I'm not sure he actually fully understood, but he said, "As long as I get the bigger payout, I'm fine with it."  I assured him he'd get the most money.  So we called the TD over and told him what we were talking about and then he did a count of chips.  I didn't make a note of the stacks, but basically Cliff had 70% or so of the chips.  And then he did the calculation and it came out that Cliff would get $3,105 (down from something like $3,600, the original 1st place prize) and I'd get $2,535, (up from a bit more than $2K, the original 2nd place prize).  That was certainly ok by me and Cliff was happy with that too.  We shook hands and the deal was done.  I had just agreed to my biggest tournament payout of my "career."  This surpassed my previous high, which was also from the Binion's tournament.  So you can see why I was so bummed that they discontinued this tournament.

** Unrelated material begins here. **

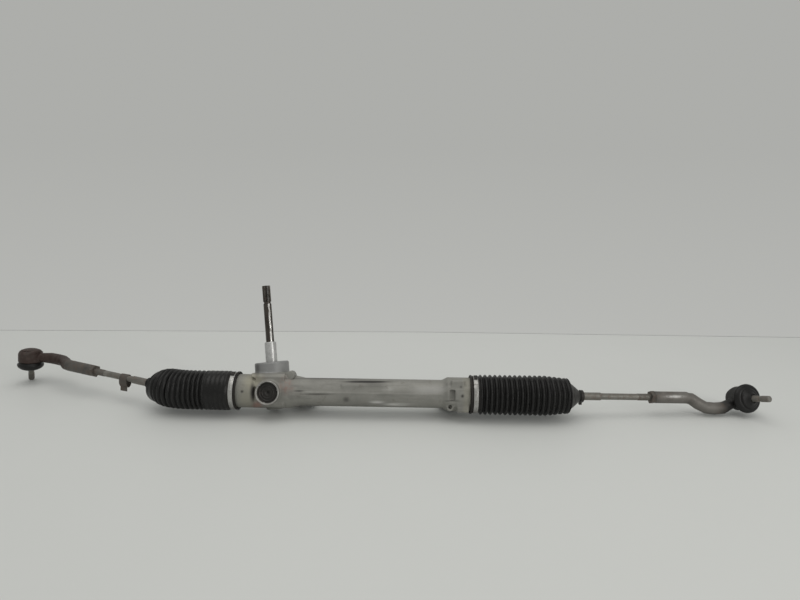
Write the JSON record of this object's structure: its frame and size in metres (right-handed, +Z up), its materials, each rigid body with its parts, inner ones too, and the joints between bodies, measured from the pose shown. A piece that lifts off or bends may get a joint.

While we were waiting for the paperwork to be completed and our payouts to be delivered, I was thinking about Cliff's reaction to my suggestion of a chip-chop, and then his response that he was fine with it as long as he got more money than me.  I realized I very likely could have made a better deal.  I guess I should have suggested we split it and that he get a few hundred more.  Maybe I should have said, "Well let's split it, and how much more than I get would you be happy with?"  I think if I knew he wasn't familiar with a chip-chop, I could have gotten a few hundred more.  It sounded like he was going to be satisfied with anything as long as it more than I got.  So he would have been happy with $5 more than me?  I'm sure that wouldn't cut it.  But as I said, I might have gotten a bit more.

But I didn't mind.  I considered that Cliff had outplayed and deserved every penny he got.  Plus he was a heck of a nice guy, I didn't begrudge him the money. And I had gotten around $500 more than second place money at a time when I was at a huge chip disadvantage.  It was a good deal for me.

When they gave us the money, Cliff surprised me by saying, "What do we tip, $200 each?"  Wow, I thought that was a bit too much—at least for me.  I said something to that effect, "I think that may be high."  He said, "What about $100 each?"  I said ok.  What I wanted to say was that he should tip more than me, he got more money, but I didn't want to say that in front of the guy who would be collecting our tip and also didn't want to piss of Cliff (if that would bother him, I have no idea).  Anyway, they paid me off with some purple $500 chips, which I rarely get my hands on.  I had to hustle over to the main Binion's cashier so I could get cash for it.  Then I got the hell out of downtown. I couldn't wait to get back to my room so I could roll around naked in the money. 

Really turned out to be a great decision to skip the Venetian two-day for this.  But as I said at the outset, a real bummer to know this tournament no longer exists and I don't even have a chance to have another score like this at Binion's.